Colombia's Petro says El Salvador mega-prison is 'concentration camp'
Colombia's President, Gustavo Petro, describes a huge new mega-prison designed to house 40,000 alleged gang members in El Salvador as a "concentration camp."
Some 63,000 presumed gang members have been rounded up since El Salvador President Nayib Bukele declared a state of emergency months ago, allowing arrests without warrants in the violence-plagued country.
Colombia's President Gustavo Petro lashed out at his counterpart in El Salvador, Nayib Bukele, for having built a new high security prison in Tecoluca that has received 2,000 suspected gang members.
"The president of El Salvador is proud because he reduced the homicide rate by subduing the gangs that today are in those prisons,” he said.

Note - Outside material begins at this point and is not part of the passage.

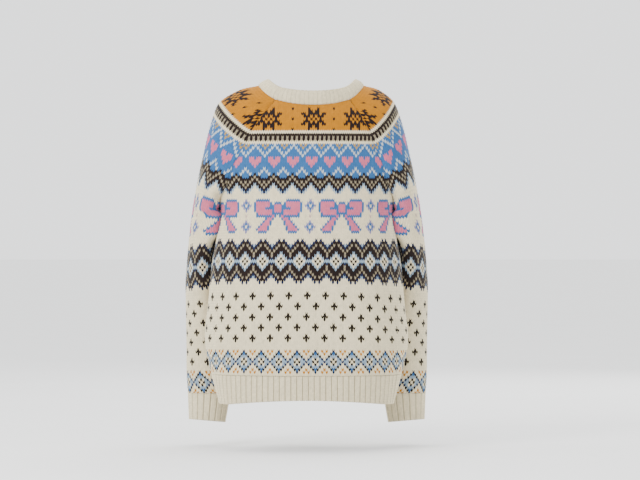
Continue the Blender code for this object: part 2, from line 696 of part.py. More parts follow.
def neckband_rows(seam):
    """Rows of the neckband from its seam to its top: it leans inwards and stands out a little."""
    rows = []
    middle_y = CAP_TABLE[0][CAP_COLUMN_NAMES.index("top_y")]
    for part, bulge in ((0.0, 0.0), (0.5, 1.0), (1.0, 0.0)):
        row = []
        for x, y, height in seam:
            sideways = min(abs(x) / NECK_HALF_WIDTH, 1.0)
            towards_middle = math.sqrt(1.0 - sideways ** 2)
            rise = NECKBAND_RISE_SIDE + (NECKBAND_RISE_CENTRE - NECKBAND_RISE_SIDE) * towards_middle
            narrowing = 1.0 + part * (NECKBAND_NARROWING - 1.0)
            beyond_band = max(abs(x) - BAND_HALF, 0.0)
            narrowed = math.copysign(abs(x) - beyond_band * (1.0 - narrowing), x)
            deepening = 1.0 + part * (NECKBAND_DEEPENING - 1.0)
            out = unit(np.array([x, y - middle_y, NECKBAND_UPTURN])) * NECKBAND_BULGE * bulge
            out[0] *= min(beyond_band / BAND_WIDTH, 1.0)
            point = np.array([narrowed, middle_y + (y - middle_y) * deepening, height + part * rise])
            row.append(point + out)
        rows.append(row)
    return np.array(rows)


def build_neckband(collection):
    seam = neck_seam()
    count = rib_count(distances(seam)[-1], NECK_RIB_PITCH)
    rows = neckband_rows(along_curve(seam, np.linspace(0.0, 1.0, count)))
    rib_wall(collection, "neckband", settled(rows), FINE_RIB_RISE, level=False, band_edges=(0, -1))


# ---------------------------------------------------------------- front bands and buttons
def front_line():
    """Middle line of the closed front, from the hem to the top of the neckband."""
    top = neck_height(BAND_HALF, NECK_FRONT_DROP)
    heights = np.linspace(HEM_HEIGHT, top, PATH_SAMPLES)
    body = np.array([[0.0, body_front_y(height), height] for height in heights])
    band = neckband_rows(np.array([[0.0, body[-1][1], body[-1][2]]]))[:, 0]
    return np.concatenate([body, band[1:] * np.array([0.0, 1.0, 1.0])])


def line_normals(line):
    """Forward-facing unit normals of the front line."""
    tangents = np.gradient(line, axis=0)
    normals = np.stack([np.zeros(len(line)), -tangents[:, 2], tangents[:, 1]], axis=1)
    return normals / np.linalg.norm(normals, axis=1, keepdims=True)


def band_grid(line, normals, offset):
    """A flat strip along the front line, seen from the front its columns run from left to right."""
    across = np.linspace(BAND_HALF - SEAM_GAP / 2, -BAND_HALF + SEAM_GAP / 2, 2 * BAND_RIBS + 1)
    return np.array([[point + normal * offset + np.array([x, 0.0, 0.0]) for x in across[::-1]]
                     for point, normal in zip(line, normals)])


def build_bands(collection):
    line = along_curve(front_line(), np.linspace(0.0, 1.0, BAND_ROWS + 1))
    normals = line_normals(line)
    relief = rib_relief(2 * BAND_RIBS + 1, FINE_RIB_RISE)[None, :, None]
    top_offset = SEAM_GAP + WALL
    for name, offset, rise in (("button_band", 0.0, 0.0), ("buttonhole_band", top_offset, 1.0)):
        face = band_grid(line, normals, offset)
        inner = band_grid(line, normals, offset - WALL)
        outer = face + relief * rise * normals[:, None, :]
        add_wall(collection, name, settled(outer), settled(inner), CREAM)
    return line, normals


def button_mesh():
    """A turned button: a flat back, a rounded rim and a dished middle."""
    mesh = bpy.data.meshes.new("button")
    outline = (
        (0.0, 0.0),
        (BUTTON_RADIUS - BUTTON_RIM / 2, 0.0),
        (BUTTON_RADIUS, BUTTON_THICKNESS / 2),
        (BUTTON_RADIUS - BUTTON_RIM / 3, BUTTON_THICKNESS),
        (BUTTON_RADIUS - BUTTON_RIM, BUTTON_THICKNESS),
        (BUTTON_RADIUS - BUTTON_RIM - BUTTON_DISH, BUTTON_THICKNESS - BUTTON_DISH),
        (0.0, BUTTON_THICKNESS - BUTTON_DISH),
    )
    solid = bmesh.new()
    corners = [solid.verts.new((radius, 0.0, height)) for radius, height in outline]
    edges = [solid.edges.new(pair) for pair in zip(corners, corners[1:])]
    bmesh.ops.spin(solid, geom=corners + edges, cent=(0.0, 0.0, 0.0), axis=(0.0, 0.0, 1.0),
                   angle=2 * math.pi, steps=BUTTON_SIDES, use_duplicate=False)
    bmesh.ops.remove_doubles(solid, verts=solid.verts[:], dist=1e-6)
    bmesh.ops.recalc_face_normals(solid, faces=solid.faces[:])
    solid.to_mesh(mesh)
    solid.free()
    for polygon in mesh.polygons:
        polygon.use_smooth = True
    mesh.set_sharp_from_angle(angle=math.radians(BUTTON_SHARP_ANGLE))
    return mesh


def build_buttons(collection, line, normals):
    """Buttons evenly spaced on the closed bands, each one square to the strip that it lies on."""
    reached = distances(line)
    places = np.linspace(BUTTON_END_DISTANCE, reached[-1] - BUTTON_END_DISTANCE, BUTTON_COUNT)
    lift = SEAM_GAP + WALL + FINE_RIB_RISE + BUTTON_CLEARANCE
    for number, place in enumerate(places, start=1):
        row = min(np.searchsorted(reached, place), len(line) - 1)
        part = (place - reached[row - 1]) / (reached[row] - reached[row - 1])
        centre = line[row - 1] + part * (line[row] - line[row - 1])
        normal = unit(normals[row - 1] + normals[row])
        button = add_object(collection, f"button_{number}", button_mesh(), BONE, BUTTON_ROUGHNESS)
        button.location = settled(centre + normal * lift)
        button.rotation_euler = (math.pi / 2 + math.asin(-normal[2]), 0.0, 0.0)


# ---------------------------------------------------------------- the whole cardigan
def main():
    for old in list(bpy.data.objects):
        bpy.data.objects.remove(old, do_unlink=True)
    collection = bpy.data.collections.new("fair_isle_cardigan")
    bpy.context.scene.collection.children.link(collection)
    build_knitted_pieces(collection)
    build_hem(collection)
    build_cuffs(collection)
    build_neckband(collection)
    line, normals = build_bands(collection)
    build_buttons(collection, line, normals)


main()
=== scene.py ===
"""Looks of the fair isle cardigan: knitted stitches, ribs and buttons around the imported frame.

Every knitted piece is a thin sheet on the form of the solid that it replaces.  A stitch is a small
V of two raised legs, and takes its yarn from a chart.  Rows are counted down from the neck seam at
centre back, and stitches are counted from the middle line of a piece.
"""

import math

import bmesh
import bpy
import numpy as np
from mathutils import Matrix, Vector


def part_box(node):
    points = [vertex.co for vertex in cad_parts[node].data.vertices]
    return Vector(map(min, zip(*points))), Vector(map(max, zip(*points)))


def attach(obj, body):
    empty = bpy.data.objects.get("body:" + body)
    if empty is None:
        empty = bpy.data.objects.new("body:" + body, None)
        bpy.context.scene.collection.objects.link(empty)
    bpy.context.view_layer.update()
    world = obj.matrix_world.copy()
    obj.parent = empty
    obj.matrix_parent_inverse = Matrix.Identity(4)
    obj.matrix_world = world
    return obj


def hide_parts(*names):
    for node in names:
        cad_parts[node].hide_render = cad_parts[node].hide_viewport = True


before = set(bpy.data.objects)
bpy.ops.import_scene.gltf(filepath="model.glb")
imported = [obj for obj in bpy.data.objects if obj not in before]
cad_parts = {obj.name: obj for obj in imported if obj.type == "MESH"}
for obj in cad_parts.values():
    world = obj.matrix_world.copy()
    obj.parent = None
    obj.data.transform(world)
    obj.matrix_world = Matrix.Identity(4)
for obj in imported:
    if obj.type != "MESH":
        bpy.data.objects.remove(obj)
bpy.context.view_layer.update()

# ---- sizes, as in the solids
ROUNDNESS = 2.25                # of a level section of the body; 2 would be an ellipse
HEM_HEIGHT = -0.6105
RIB_TOP_HEIGHT = -0.5545
UNDERARM_HEIGHT = -0.228
BACK_HALF_ARC = 0.193
NECK_HALF_WIDTH = 0.1008
NECK_SIDE_HEIGHT = -0.002
NECK_BACK_DROP = 0.0387
NECK_FRONT_DROP = 0.092
NECKBAND_NARROWING = 0.80
NECKBAND_DEEPENING = 0.90
NECKBAND_RISE_SIDE = 0.012
NECKBAND_RISE_CENTRE = 0.028
NECKBAND_BULGE = 0.0035
NECKBAND_TILT = 0.02            # the larger, the more the bulge points up
BAND_HALF = 0.015
BAND_WIDTH = 0.030
WALL = 0.003
SEAM_GAP = 0.0003
SEAM_TURN_HEIGHT = -0.192       # the raglan seams turn towards the side seams below this
UNDERARM_SPREAD = 0.30          # how far the sleeve first runs outwards under the arm
SPREAD_END = 0.25               # station of the sleeve where that has died out
CAP_STEP = 0.004                # the cap follows the body's slope over this distance at its seam
CAP_STEEPNESS = 0.9
PATH_SAMPLES = 160
TUBE_ROWS = 11
YOKE_ROWS = 9
SLEEVE_COLUMNS = 20
COURSE_CROWDING = 1.35          # crowds the cap's rows towards the underarm
EASED_ROWS = 4                  # rows either side of the underarm that are eased
EASED_FROM = 3                  # columns from the seams over which the easing grows to its full
EASING_PASSES = 8

# ---- knitting gauge
STITCH_WIDTH = 0.0044
ROW_HEIGHT = 0.004988
NECK_HEIGHT = NECK_SIDE_HEIGHT - NECK_BACK_DROP     # row 0 starts here at centre back
FIRST_ROW = -3                  # the neck seam is higher beside the shoulders
BODY_LAST_ROW = 103
UNDERARM_ROW = (NECK_HEIGHT - UNDERARM_HEIGHT) / ROW_HEIGHT
SLEEVE_TUBE_ROWS = 73
BACK_STITCHES = 89              # one on the middle line and 44 to each side
SHEAR = 3                       # eighths of a row that the middle of a V hangs below its sides
LEG_RISE = 0.0013               # height of a stitch's legs above the cloth
LEG_END_SHARE = 0.55            # share of that height at the ends of a leg
SEAM_DIP = 0.0012               # cloth sinks by this much towards a seam
SEAM_DIP_WIDTH = 0.0030
CRUSHED_AREA = 2e-9             # faces smaller than this lie past a seam and are left out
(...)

At an event at a university, Petro compared the prison to a “concentration camp.”
“On social media, you can see the concentration camp in El Salvador full of young people, thousands and thousands in prison. It gives one chills,” Petro said.
Two thousand suspected gang members were moved to the facility, the largest prison in Latin America.
The prison, called the Center for the Confinement of Terrorism, was built to hold 40,000 prisoners targeted in Bukele´s “war against gangs,” a move that has been strongly criticised by human rights organisations which say the arrests constitute a serious violation of human rights.
According to polls, 95% of the population supports this security strategy, which has lowered the homicide rate in the country.